» **WRITTEN TASK**
Take every line that has the string "rigid" and copy it out.

» **DATASET**
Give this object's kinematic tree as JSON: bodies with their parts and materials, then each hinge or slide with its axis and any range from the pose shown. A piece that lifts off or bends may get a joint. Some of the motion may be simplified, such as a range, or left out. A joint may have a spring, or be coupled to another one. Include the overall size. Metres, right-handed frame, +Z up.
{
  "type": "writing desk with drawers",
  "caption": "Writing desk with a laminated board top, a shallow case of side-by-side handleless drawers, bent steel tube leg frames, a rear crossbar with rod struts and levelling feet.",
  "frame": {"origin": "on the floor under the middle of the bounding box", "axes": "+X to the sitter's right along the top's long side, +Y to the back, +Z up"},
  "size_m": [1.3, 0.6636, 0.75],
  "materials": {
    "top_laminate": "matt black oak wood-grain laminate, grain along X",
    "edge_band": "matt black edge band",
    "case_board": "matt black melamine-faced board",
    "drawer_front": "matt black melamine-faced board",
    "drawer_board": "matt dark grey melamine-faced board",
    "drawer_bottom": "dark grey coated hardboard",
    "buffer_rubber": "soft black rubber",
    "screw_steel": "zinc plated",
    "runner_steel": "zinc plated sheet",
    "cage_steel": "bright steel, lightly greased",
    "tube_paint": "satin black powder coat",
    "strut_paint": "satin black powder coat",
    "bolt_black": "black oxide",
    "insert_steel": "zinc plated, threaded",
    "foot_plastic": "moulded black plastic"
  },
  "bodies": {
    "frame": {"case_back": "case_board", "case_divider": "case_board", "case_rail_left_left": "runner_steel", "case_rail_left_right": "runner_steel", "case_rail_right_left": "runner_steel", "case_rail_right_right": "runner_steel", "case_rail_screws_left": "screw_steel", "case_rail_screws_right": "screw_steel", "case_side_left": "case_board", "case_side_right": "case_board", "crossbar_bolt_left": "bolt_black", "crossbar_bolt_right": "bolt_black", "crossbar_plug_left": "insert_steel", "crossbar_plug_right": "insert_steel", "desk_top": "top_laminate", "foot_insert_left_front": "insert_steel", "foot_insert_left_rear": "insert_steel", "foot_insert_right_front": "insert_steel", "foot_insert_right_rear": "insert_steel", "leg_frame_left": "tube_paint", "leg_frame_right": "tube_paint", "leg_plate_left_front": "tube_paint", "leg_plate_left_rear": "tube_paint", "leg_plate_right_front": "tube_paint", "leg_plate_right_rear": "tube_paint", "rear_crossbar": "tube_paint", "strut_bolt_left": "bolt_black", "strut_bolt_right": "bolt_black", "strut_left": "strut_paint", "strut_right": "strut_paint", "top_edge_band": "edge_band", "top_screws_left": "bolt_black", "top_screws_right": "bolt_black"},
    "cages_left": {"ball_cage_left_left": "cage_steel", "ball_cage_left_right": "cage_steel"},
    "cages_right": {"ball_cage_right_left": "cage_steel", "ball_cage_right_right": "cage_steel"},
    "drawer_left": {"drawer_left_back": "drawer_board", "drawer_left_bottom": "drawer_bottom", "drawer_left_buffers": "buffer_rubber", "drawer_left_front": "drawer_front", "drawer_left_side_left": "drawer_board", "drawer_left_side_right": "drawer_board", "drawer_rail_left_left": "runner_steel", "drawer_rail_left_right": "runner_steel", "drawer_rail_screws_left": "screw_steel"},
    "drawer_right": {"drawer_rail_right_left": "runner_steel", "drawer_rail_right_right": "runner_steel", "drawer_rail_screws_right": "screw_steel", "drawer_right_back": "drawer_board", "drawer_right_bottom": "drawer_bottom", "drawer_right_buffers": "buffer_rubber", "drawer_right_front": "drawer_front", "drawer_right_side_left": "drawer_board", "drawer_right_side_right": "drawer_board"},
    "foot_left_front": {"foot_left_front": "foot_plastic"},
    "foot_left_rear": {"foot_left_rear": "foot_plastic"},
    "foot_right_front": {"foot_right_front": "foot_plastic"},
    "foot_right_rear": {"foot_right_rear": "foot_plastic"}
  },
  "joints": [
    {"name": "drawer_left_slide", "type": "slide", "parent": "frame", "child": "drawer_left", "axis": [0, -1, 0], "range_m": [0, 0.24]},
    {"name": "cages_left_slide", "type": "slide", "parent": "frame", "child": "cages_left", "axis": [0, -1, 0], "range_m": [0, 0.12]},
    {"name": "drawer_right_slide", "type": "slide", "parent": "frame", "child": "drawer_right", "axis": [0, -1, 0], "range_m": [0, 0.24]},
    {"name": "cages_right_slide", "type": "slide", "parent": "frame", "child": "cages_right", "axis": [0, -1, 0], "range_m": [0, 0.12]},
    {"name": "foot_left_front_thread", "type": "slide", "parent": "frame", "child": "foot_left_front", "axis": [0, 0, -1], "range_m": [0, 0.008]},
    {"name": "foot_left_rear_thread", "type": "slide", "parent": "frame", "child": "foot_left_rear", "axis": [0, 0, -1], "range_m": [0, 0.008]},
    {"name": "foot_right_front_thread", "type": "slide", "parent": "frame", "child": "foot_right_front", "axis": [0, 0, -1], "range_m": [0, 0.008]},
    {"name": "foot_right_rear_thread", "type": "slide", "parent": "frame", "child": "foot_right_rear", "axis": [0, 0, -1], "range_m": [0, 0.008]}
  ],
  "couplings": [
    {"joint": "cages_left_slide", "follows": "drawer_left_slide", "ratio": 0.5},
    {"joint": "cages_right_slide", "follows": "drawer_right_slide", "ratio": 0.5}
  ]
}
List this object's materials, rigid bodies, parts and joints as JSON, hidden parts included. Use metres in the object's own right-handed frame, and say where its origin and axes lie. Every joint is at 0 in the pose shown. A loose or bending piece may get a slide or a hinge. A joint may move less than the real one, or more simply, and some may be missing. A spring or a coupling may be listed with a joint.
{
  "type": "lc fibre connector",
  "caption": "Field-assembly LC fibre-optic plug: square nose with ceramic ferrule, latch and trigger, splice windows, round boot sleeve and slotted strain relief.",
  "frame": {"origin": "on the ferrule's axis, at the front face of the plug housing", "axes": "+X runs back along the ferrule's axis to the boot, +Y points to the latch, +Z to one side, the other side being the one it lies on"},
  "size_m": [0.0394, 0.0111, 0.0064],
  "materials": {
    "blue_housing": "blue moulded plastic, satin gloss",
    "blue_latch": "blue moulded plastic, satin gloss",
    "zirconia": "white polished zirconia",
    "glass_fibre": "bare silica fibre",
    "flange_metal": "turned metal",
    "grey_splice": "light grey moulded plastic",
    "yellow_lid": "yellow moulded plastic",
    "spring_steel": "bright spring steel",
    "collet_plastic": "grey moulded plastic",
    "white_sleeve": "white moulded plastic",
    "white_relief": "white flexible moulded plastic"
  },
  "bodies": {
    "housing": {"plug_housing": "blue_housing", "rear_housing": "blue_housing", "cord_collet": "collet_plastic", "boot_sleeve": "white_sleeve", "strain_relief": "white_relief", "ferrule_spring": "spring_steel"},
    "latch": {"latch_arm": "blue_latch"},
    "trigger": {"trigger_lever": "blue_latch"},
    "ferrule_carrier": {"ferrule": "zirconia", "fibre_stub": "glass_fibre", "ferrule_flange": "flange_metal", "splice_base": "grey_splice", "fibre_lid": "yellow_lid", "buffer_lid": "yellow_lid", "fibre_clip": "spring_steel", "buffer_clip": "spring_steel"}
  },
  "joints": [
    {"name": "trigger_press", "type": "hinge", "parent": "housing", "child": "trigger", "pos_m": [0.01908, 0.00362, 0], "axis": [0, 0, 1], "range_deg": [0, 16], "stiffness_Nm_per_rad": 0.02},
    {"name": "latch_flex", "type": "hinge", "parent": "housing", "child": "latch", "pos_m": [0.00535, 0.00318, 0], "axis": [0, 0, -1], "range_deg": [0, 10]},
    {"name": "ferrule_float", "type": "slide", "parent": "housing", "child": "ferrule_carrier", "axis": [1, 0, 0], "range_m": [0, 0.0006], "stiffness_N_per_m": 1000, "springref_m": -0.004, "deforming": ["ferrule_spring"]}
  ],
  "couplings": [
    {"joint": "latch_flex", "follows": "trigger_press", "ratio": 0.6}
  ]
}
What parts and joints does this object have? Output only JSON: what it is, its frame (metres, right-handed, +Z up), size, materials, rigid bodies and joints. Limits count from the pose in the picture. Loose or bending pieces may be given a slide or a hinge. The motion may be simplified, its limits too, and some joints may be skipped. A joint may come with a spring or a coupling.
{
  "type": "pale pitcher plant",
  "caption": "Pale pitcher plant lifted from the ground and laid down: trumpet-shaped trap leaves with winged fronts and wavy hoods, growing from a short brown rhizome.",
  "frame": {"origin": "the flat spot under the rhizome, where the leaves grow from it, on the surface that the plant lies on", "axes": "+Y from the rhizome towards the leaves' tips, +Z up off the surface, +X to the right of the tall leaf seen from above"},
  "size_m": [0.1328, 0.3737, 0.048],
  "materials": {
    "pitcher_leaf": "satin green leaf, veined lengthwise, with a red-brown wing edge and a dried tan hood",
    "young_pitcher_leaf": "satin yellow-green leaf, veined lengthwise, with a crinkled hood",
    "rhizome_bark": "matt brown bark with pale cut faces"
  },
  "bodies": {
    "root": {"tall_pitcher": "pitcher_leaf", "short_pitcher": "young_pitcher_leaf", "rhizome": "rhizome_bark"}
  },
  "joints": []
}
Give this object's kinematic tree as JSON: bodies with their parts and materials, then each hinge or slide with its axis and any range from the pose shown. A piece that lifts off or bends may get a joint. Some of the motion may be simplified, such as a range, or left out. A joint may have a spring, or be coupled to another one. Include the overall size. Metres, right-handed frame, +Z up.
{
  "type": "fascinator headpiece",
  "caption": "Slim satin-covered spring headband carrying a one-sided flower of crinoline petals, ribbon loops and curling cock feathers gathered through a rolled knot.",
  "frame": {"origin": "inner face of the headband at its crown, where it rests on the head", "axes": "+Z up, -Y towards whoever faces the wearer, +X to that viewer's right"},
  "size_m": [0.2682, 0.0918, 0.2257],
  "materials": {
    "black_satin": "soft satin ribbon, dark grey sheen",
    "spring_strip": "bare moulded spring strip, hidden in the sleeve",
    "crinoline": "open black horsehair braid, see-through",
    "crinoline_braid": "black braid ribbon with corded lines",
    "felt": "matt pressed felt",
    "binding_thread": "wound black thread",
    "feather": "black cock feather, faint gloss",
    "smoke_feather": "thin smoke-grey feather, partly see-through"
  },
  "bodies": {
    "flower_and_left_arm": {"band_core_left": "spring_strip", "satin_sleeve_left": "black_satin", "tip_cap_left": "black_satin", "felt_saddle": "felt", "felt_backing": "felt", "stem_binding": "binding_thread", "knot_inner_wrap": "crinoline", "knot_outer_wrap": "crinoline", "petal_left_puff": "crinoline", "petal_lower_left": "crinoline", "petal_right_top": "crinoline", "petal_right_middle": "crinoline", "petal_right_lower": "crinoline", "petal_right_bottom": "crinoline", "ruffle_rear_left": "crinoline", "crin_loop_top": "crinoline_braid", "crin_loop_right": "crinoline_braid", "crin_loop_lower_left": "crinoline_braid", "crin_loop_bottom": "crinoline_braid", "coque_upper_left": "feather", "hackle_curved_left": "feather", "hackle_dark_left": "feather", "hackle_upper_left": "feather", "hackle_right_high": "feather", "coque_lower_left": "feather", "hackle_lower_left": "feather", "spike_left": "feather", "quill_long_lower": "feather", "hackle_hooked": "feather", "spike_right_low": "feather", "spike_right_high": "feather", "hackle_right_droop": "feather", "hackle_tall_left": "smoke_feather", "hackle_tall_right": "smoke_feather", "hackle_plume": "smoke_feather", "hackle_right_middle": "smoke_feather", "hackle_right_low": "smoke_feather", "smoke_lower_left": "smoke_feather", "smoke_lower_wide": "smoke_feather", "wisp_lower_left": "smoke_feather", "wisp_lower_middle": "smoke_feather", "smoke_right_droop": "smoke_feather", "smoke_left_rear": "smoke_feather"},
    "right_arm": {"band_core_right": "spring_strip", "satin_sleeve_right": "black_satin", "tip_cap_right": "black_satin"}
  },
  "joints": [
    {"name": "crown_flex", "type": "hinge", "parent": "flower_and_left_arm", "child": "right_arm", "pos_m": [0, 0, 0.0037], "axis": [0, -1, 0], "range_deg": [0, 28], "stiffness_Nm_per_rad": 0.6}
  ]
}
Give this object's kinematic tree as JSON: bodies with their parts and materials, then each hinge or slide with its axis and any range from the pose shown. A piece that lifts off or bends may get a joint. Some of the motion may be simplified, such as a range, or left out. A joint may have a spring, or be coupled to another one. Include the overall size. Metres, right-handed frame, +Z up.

» **RESPONSE BELOW**
List this object's materials, rigid bodies, parts and joints as JSON, hidden parts included. Use metres in the object's own right-handed frame, and say where its origin and axes lie. Every joint is at 0 in the pose shown. A loose or bending piece may get a slide or a hinge. A joint may move less than the real one, or more simply, and some may be missing. A spring or a coupling may be listed with a joint.
What parts and joints does this object have? Output only JSON: what it is, its frame (metres, right-handed, +Z up), size, materials, rigid bodies and joints. Limits count from the pose in the picture. Loose or bending pieces may be given a slide or a hinge. The motion may be simplified, its limits too, and some joints may be skipped. A joint may come with a spring or a coupling.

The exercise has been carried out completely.